I have a Google Kubernetes Engine cluster with a single node pool with autoscaling enabled. Right now I’m sitting at 6 nodes with low utilization. CPU requested is at 10-30% node capacity (on each node). There are 3 nodes with 71% RAM requested, 1 node at 49%, and 2 more over 90%.
I would expect one of these nodes to be removed and its pods migrated elsewhere. All that these nodes have is a few (2-3) memory-intensive pods controlled by stateful sets. I’ve even tried setting the “cluster-autoscaler.kubernetes.io/safe-to-evict: true” annotation, but it does not seem to change anything.
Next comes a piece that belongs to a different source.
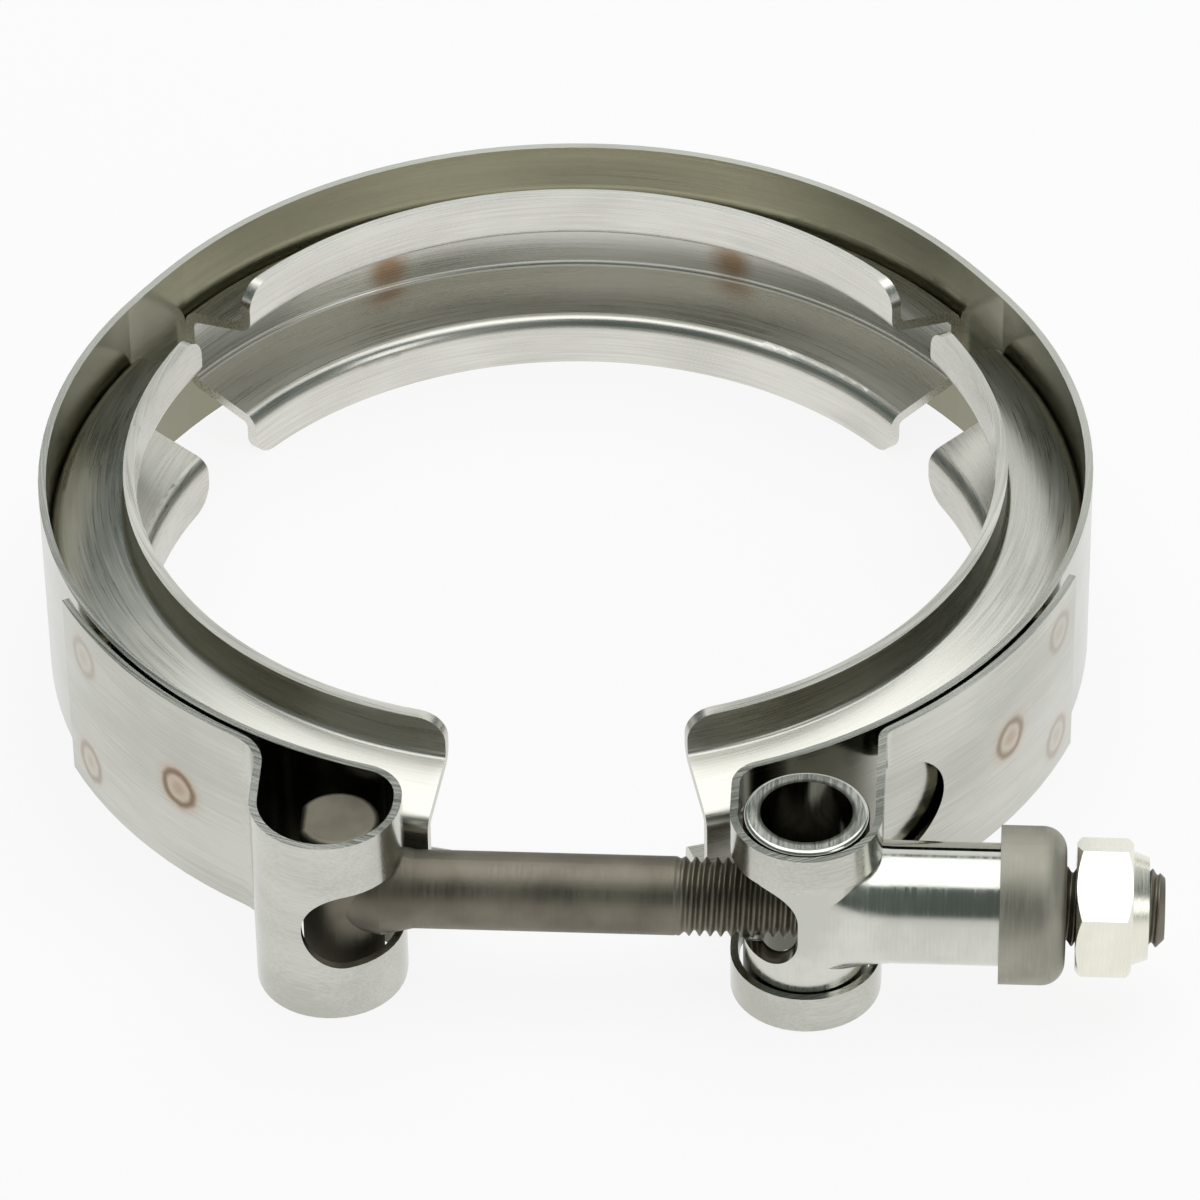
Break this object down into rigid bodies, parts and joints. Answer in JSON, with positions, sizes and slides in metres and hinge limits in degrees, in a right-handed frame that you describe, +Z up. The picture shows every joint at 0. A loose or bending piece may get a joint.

How can I troubleshoot this? Why doesn’t the autoscaler scale down for me?
Hi @konrad-garus,
Did you figure this out? Mostly, I’m curious about this stuff as I’m a k8s noob.
One possibility is that the cluster autoscaler cannot schedule all the existing pods with fewer nodes.
Do you want to keep all the pods? If no, and assuming you have multiple replicas running, then maybe you need to also configure a Kubernetes horizontal autoscaler for your pods. In theory, that would allow it to retire some pod replicas and, hence, allow the cluster autoscaler to retire some nodes.
From How cluster autoscaler works
If nodes are under-utilized, and all Pods could be scheduled even with fewer nodes in the node pool, Cluster autoscaler removes nodes, down to the minimum size of the node pool.